▸ **Data shown**

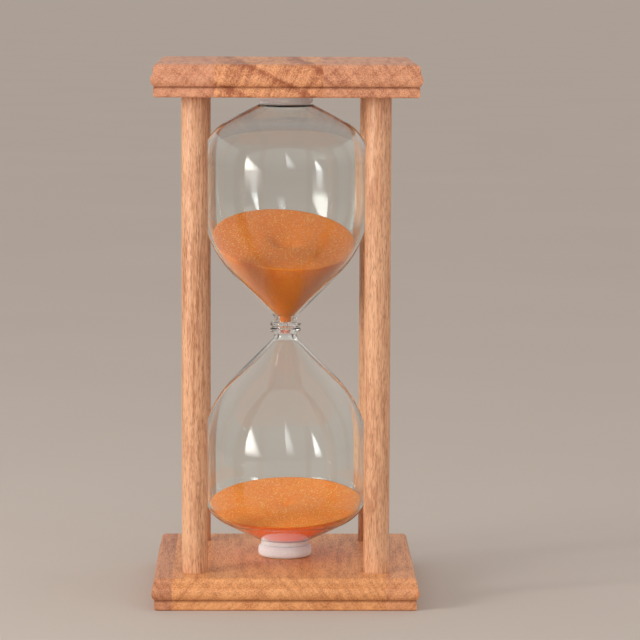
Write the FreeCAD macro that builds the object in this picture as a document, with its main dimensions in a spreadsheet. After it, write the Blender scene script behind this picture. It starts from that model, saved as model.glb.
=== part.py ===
import FreeCAD, Part
import math
import os
import Sketcher
from FreeCAD import Placement, Rotation, Vector

# A sand hourglass in a beech frame: two moulded plates joined by four round posts, with a pair
# of blown glass bulbs held between two soft pads. Millimetres, +Z up, +Y towards the back.
# The origin is the centre of the base's underside.

SIZES = {
    # the whole frame
    "overall_height": 250,
    "plate_width": 123,
    "plate_depth": 123,
    "plate_thickness": 15,
    # the moulding run round each plate, from its lower edge to its upper edge
    "bottom_round": 1,
    "lower_band_inset": 1.3,
    "quirk_bottom": 4.4,
    "quirk_top": 4.7,
    "bead_radius": 4,
    "bead_height": 8,
    "step_height": 10.4,
    "upper_band_inset": 1.1,
    "top_round": 2.2,
    # the staves glued edge to edge into each plate; the middle ones take what is left
    "base_left_stave": 9.3,
    "base_right_stave": 15.3,
    "top_left_stave": 28.7,
    "top_right_stave": 45.1,
    # the posts, glued into blind sockets
    "post_diameter": 12,
    "post_spacing_across": 84,
    "post_spacing_deep": 84,
    "post_chamfer": 0.8,
    "socket_depth": 8,
    "glue_gap": 0.1,
    # the soft pads and the stopper of the filling mouth
    "pad_diameter": 25.3,
    "pad_thickness": 5.5,
    "pad_round": 2,
    "stopper_diameter": 22.5,
    "flange_thickness": 2.5,
    "flange_round": 0.9,
    "stem_diameter": 16,
    "stem_length": 6,
    "stem_round": 1.2,
    "stem_gap": 0.1,
    # the glass, measured on its outside unless the name says otherwise
    "neck_drop": 0.5,
    "bulb_diameter": 80,
    "glass_wall": 1.3,
    "end_wall": 1.6,
    "end_diameter": 25.2,
    "end_round": 0.8,
    "cone_angle": 45,
    "shoulder_angle": 26.5,
    "belly_round": 54,
    "upper_shoulder_round": 25,
    "lower_shoulder_round": 20,
    "collar_diameter": 14.4,
    "collar_length": 5.2,
    "collar_round": 1.2,
    "throat_diameter": 11.3,
    "throat_length": 5.4,
    "throat_round": 4,
    "least_band": 1,
    "throat_bore": 5.6,
    "throat_bore_round": 3.2,
    "throat_floor_round": 1.2,
    "orifice": 1.6,
    "web_thickness": 2.6,
    # the sand: its level on the axis, how its surface leans and the funnel drained in it
    "sand_gap": 0.15,
    "upper_sand_level": 39.7,
    "upper_sand_slope": 19,
    "upper_sand_lean": 3.3,
    "upper_funnel_depth": 4.5,
    "lower_sand_level": 16.8,
    "lower_sand_slope": 9.9,
    "lower_sand_lean": -1.4,
    "lower_funnel_depth": 2,
    "funnel_slope": 32,
}

PLATE_TOP = "sizes.plate_thickness"
TOP_PLATE_HEIGHT = "(sizes.overall_height - sizes.plate_thickness)"
NECK_HEIGHT = "(sizes.overall_height / 2 - sizes.neck_drop)"
LOWER_GLASS_END = "(sizes.plate_thickness + sizes.pad_thickness + sizes.flange_thickness)"
UPPER_GLASS_END = f"({TOP_PLATE_HEIGHT} - sizes.pad_thickness)"
HALF_WIDTH = "sizes.plate_width / 2"
HALF_DEPTH = "sizes.plate_depth / 2"

doc = FreeCAD.newDocument("hourglass")
sheet = doc.addObject("Spreadsheet::Sheet", "sizes")
for row, (name, value) in enumerate(SIZES.items(), start=1):
    sheet.set(f"A{row}", name)
    sheet.set(f"B{row}", str(value))
    sheet.setAlias(f"B{row}", name)
doc.recompute()


def number(expression):
    """The value that an expression on the sizes has now."""
    found = sheet.evalExpression(expression)
    return float(getattr(found, "Value", found))


def corner(across, up, rounding="0", bow="0"):
    """A corner of an outline. The side between two corners that have a bow is an arc."""
    return across, up, rounding, bow


def bowed_side(start, end, radius, outward):
    """The arc from start to end that bulges to the outward side."""
    chord = end - start
    half = chord.Length / 2
    rise = radius - math.sqrt(radius**2 - half**2)
    aside = Vector(chord.y, -chord.x, 0).normalize() * outward
    return Part.Arc(start, start + chord / 2 + aside * rise, end)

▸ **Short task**
Restate the listing exactly, starting at its first line and ending at the line where "# The origin" occurs; include both and no other lines.

▸ **Result of this exercise**
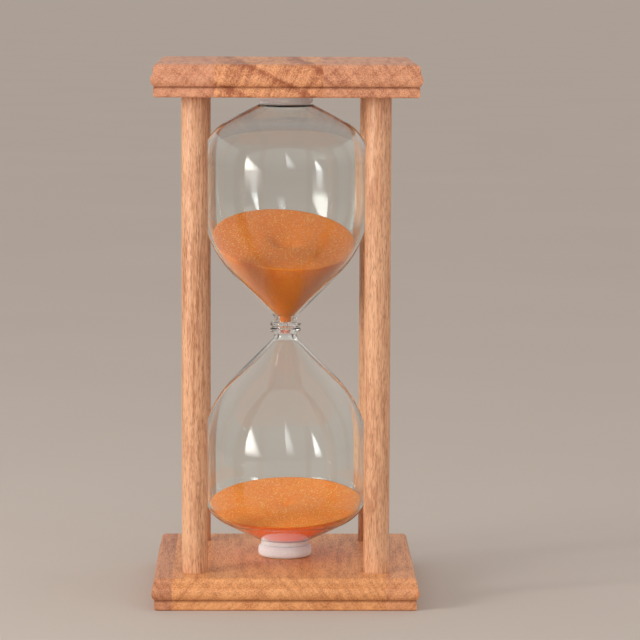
Write the FreeCAD macro that builds the object in this picture as a document, with its main dimensions in a spreadsheet. After it, write the Blender scene script behind this picture. It starts from that model, saved as model.glb.
=== part.py ===
import FreeCAD, Part
import math
import os
import Sketcher
from FreeCAD import Placement, Rotation, Vector

# A sand hourglass in a beech frame: two moulded plates joined by four round posts, with a pair
# of blown glass bulbs held between two soft pads. Millimetres, +Z up, +Y towards the back.
# The origin is the centre of the base's underside.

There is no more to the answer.